- **WHAT YOU HAVE TO DO**: Please write out the material that follows, exactly as it stands.
● ● ● ●
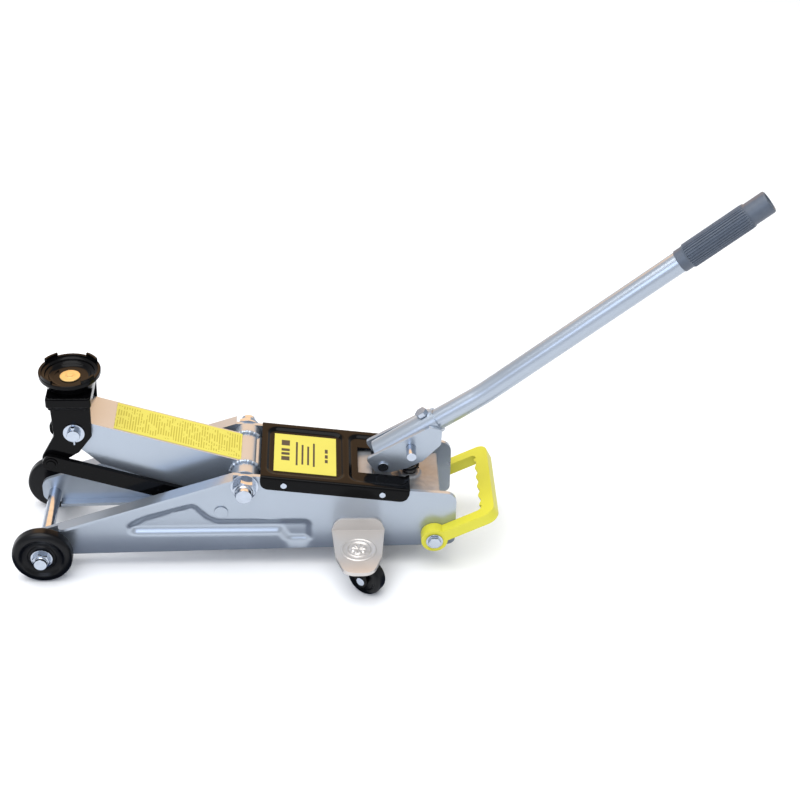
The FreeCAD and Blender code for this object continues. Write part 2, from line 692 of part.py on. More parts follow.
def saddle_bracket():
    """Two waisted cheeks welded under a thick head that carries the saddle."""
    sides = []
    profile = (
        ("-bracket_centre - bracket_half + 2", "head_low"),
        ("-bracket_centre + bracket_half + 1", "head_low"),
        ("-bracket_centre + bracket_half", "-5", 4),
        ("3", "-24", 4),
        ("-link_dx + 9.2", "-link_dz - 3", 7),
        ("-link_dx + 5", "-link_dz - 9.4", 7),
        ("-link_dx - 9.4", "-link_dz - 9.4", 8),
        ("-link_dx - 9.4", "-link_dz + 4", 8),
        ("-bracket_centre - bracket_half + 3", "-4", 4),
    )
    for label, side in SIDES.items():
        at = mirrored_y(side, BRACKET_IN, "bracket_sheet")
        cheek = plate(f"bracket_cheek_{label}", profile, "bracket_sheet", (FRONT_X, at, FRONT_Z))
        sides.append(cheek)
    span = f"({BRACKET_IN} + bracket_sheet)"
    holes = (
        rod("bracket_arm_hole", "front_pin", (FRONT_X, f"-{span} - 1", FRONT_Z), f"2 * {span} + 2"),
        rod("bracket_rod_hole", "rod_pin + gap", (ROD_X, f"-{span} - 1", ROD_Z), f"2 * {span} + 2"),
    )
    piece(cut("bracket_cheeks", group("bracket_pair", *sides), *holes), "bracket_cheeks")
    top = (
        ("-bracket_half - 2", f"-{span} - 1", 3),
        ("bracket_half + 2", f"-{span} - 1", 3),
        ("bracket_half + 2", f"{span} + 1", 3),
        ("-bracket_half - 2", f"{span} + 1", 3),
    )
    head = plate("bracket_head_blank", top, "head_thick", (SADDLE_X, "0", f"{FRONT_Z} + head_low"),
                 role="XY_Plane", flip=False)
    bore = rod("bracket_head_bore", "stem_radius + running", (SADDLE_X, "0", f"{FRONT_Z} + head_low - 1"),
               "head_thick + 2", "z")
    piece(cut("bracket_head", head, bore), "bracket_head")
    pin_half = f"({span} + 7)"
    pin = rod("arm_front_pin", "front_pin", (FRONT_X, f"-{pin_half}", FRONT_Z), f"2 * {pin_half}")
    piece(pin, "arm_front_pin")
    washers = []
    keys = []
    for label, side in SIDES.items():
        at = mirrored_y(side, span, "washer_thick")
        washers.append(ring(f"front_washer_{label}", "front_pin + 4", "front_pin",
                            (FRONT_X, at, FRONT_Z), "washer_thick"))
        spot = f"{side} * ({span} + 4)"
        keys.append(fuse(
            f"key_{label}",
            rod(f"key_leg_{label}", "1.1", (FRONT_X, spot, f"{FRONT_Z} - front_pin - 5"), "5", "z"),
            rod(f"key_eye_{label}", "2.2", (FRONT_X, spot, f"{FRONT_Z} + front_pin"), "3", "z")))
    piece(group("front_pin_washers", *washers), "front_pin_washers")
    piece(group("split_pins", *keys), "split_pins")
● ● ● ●
- **OUTPUT OF THE TASK**:
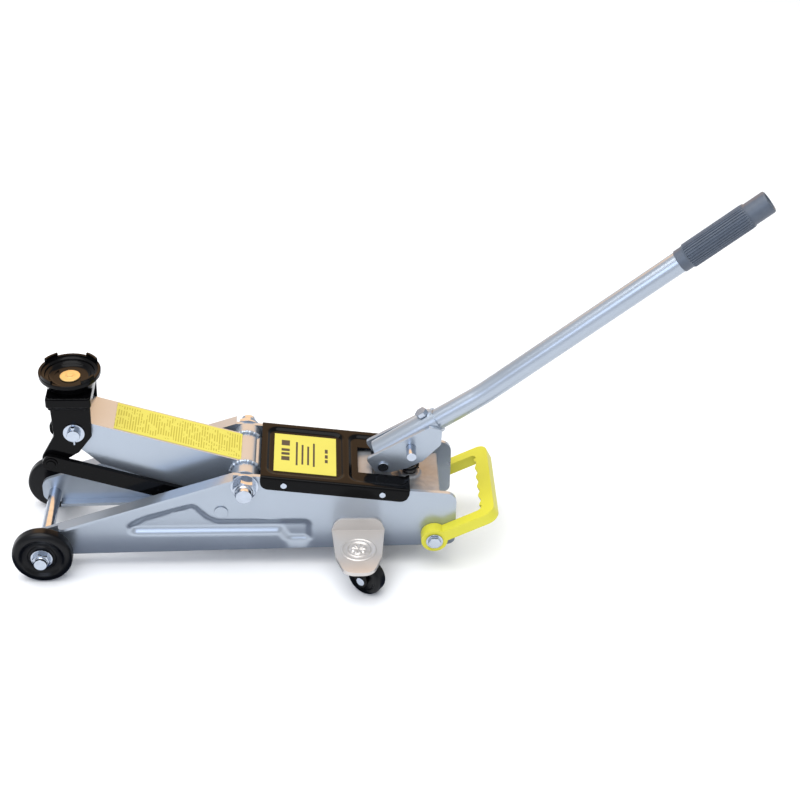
The FreeCAD and Blender code for this object continues. Write part 2, from line 692 of part.py on. More parts follow.
def saddle_bracket():
    """Two waisted cheeks welded under a thick head that carries the saddle."""
    sides = []
    profile = (
        ("-bracket_centre - bracket_half + 2", "head_low"),
        ("-bracket_centre + bracket_half + 1", "head_low"),
        ("-bracket_centre + bracket_half", "-5", 4),
        ("3", "-24", 4),
        ("-link_dx + 9.2", "-link_dz - 3", 7),
        ("-link_dx + 5", "-link_dz - 9.4", 7),
        ("-link_dx - 9.4", "-link_dz - 9.4", 8),
        ("-link_dx - 9.4", "-link_dz + 4", 8),
        ("-bracket_centre - bracket_half + 3", "-4", 4),
    )
    for label, side in SIDES.items():
        at = mirrored_y(side, BRACKET_IN, "bracket_sheet")
        cheek = plate(f"bracket_cheek_{label}", profile, "bracket_sheet", (FRONT_X, at, FRONT_Z))
        sides.append(cheek)
    span = f"({BRACKET_IN} + bracket_sheet)"
    holes = (
        rod("bracket_arm_hole", "front_pin", (FRONT_X, f"-{span} - 1", FRONT_Z), f"2 * {span} + 2"),
        rod("bracket_rod_hole", "rod_pin + gap", (ROD_X, f"-{span} - 1", ROD_Z), f"2 * {span} + 2"),
    )
    piece(cut("bracket_cheeks", group("bracket_pair", *sides), *holes), "bracket_cheeks")
    top = (
        ("-bracket_half - 2", f"-{span} - 1", 3),
        ("bracket_half + 2", f"-{span} - 1", 3),
        ("bracket_half + 2", f"{span} + 1", 3),
        ("-bracket_half - 2", f"{span} + 1", 3),
    )
    head = plate("bracket_head_blank", top, "head_thick", (SADDLE_X, "0", f"{FRONT_Z} + head_low"),
                 role="XY_Plane", flip=False)
    bore = rod("bracket_head_bore", "stem_radius + running", (SADDLE_X, "0", f"{FRONT_Z} + head_low - 1"),
               "head_thick + 2", "z")
    piece(cut("bracket_head", head, bore), "bracket_head")
    pin_half = f"({span} + 7)"
    pin = rod("arm_front_pin", "front_pin", (FRONT_X, f"-{pin_half}", FRONT_Z), f"2 * {pin_half}")
    piece(pin, "arm_front_pin")
    washers = []
    keys = []
    for label, side in SIDES.items():
        at = mirrored_y(side, span, "washer_thick")
        washers.append(ring(f"front_washer_{label}", "front_pin + 4", "front_pin",
                            (FRONT_X, at, FRONT_Z), "washer_thick"))
        spot = f"{side} * ({span} + 4)"
        keys.append(fuse(
            f"key_{label}",
            rod(f"key_leg_{label}", "1.1", (FRONT_X, spot, f"{FRONT_Z} - front_pin - 5"), "5", "z"),
            rod(f"key_eye_{label}", "2.2", (FRONT_X, spot, f"{FRONT_Z} + front_pin"), "3", "z")))
    piece(group("front_pin_washers", *washers), "front_pin_washers")
    piece(group("split_pins", *keys), "split_pins")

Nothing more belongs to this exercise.